Confessions of a Comic Con rookie

by Dr. Anthony Paustian, the author of A Quarter Million Steps: Creativity, Imagination, & Leading Transformative Change

I first publicly admitted to being a “geek” during a keynote address on the concept of change. My speech served as an introduction to a presentation by LeVar Burton, who played the character of Geordi La Forge, Chief Engineer on the Starship Enterprise in Star Trek: The Next Generation. He also directed about 30 television episodes for the various Star Trek series.

A geek and Trekkie like myself has watched all 703 episodes of all six television series dating back to the '60s (multiple times), watched all 12 motion pictures (multiple times), read books like The Making of Star Trek and the Star Fleet Technical Manual, and even visited the Star Trek Experience at the Las Vegas Hilton back when it was a permanent exhibit.
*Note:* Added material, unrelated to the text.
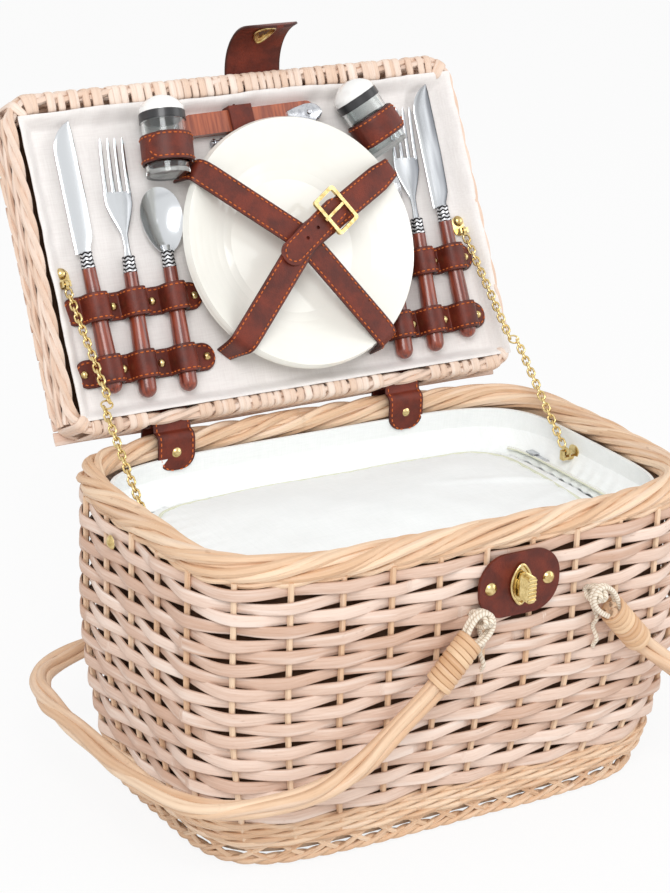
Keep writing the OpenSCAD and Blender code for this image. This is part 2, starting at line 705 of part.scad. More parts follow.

Like a good Trekkie, I bought my ticket to Comic Con with only one purpose in mind: to meet William Shatner, the original Captain Kirk. I really wanted a nice picture with him. I wore a sport coat and a nice white button-down shirt––and I really stood out. In fact, I was asked eight different times if I was a security officer. I also realized I was surrounded by nerds.

Now, the difference between a “geek” and a “nerd” is that as a geek, I’m willing to dip my big toe or perhaps even sit poolside with my legs dangling in the water, but a nerd jumps in doing a full-on cannon ball. So while nerds have also done all things Star Trek, they do it while speaking Klingon and wearing a Star Fleet uniform.

A large percentage of Comic Con participants were deeply involved in cosplay (costume play). I saw one entire family dressed as crew from Star Trek: The Next Generation­­––the grandparents were admirals, dad was a captain, mom was a commander and the kids were lieutenants (the fact that I even know these rank insignias adds to my geekness). Bright colors abounded, merchandise changed hands at a furious pace, comic book illustrators had their works on full, brightly-lit display while they spontaneously created some of the most incredible “doodles” I’ve ever seen, active gaming was in play everywhere, and most of all…people were genuinely happy.

Like many people, I spend the bulk of my life in some very unproductive locations. Whether it’s my office at work, my office at home, or home in general, these locations tend to be ground zero for dealing with a constant stream of distractions. When I speak and write about the concept of focus, I discuss the need to work at a “sweet spot,” a secondary place where you can feel completely at ease, creative and energized in order to effectively focus on the task at hand. Attending Comic Con helped me see the same is also true when it comes to being inspired and allowing our imaginations to run wild.

While I typically prefer spending hours at the Smithsonian Air & Space Museum studying and observing the artifacts from actual spaceflight and talking to real astronauts, I’ve come to realize that regardless of personal taste, the key to imagination is the ability to allow yourself to be absorbed into the essence of the moment, to be engaged with the context of your surroundings.

I began the weekend as an outsider to this world who had only ever engaged on its outer fringe. But I got a taste of what it’s like to completely immerse myself in a unique experience and subculture; one where the primary focus is imagination and the willingness to completely saturate yourself in worlds that don’t really exist anywhere except in the minds of the people who created them for comic books, television and movies. The event was so full of energy, motivation and excitement that by the end, I was sold. Imaginations did, in fact, run wild, and I, too, wanted to be a nerd.

I truly believe that people need to “get out of normal” in order to see things differently, and Comic Con was anything but normal. It was a giant playground of fantasy where you could become anyone you wanted to be, whether it was a superhero, Star Fleet officer, or even a security guard.

We all need a special place to “escape” to in order to open our minds to new things and inspire us to greater levels of imagination and creativity––whether it’s heading to Comic Con as a Klingon, jumping on a Harley and heading to Sturgis, or just allowing yourself to get lost in a good book. 

Practice Challenge:  Where and when do you feel most at ease and relaxed? Where and when do you feel most energized and motivated? Wherever those places are, whether real or not, go there and often. Whether you need to focus on a project, come up with new ideas, or solve a problem, the best place to do it is away from “normal.”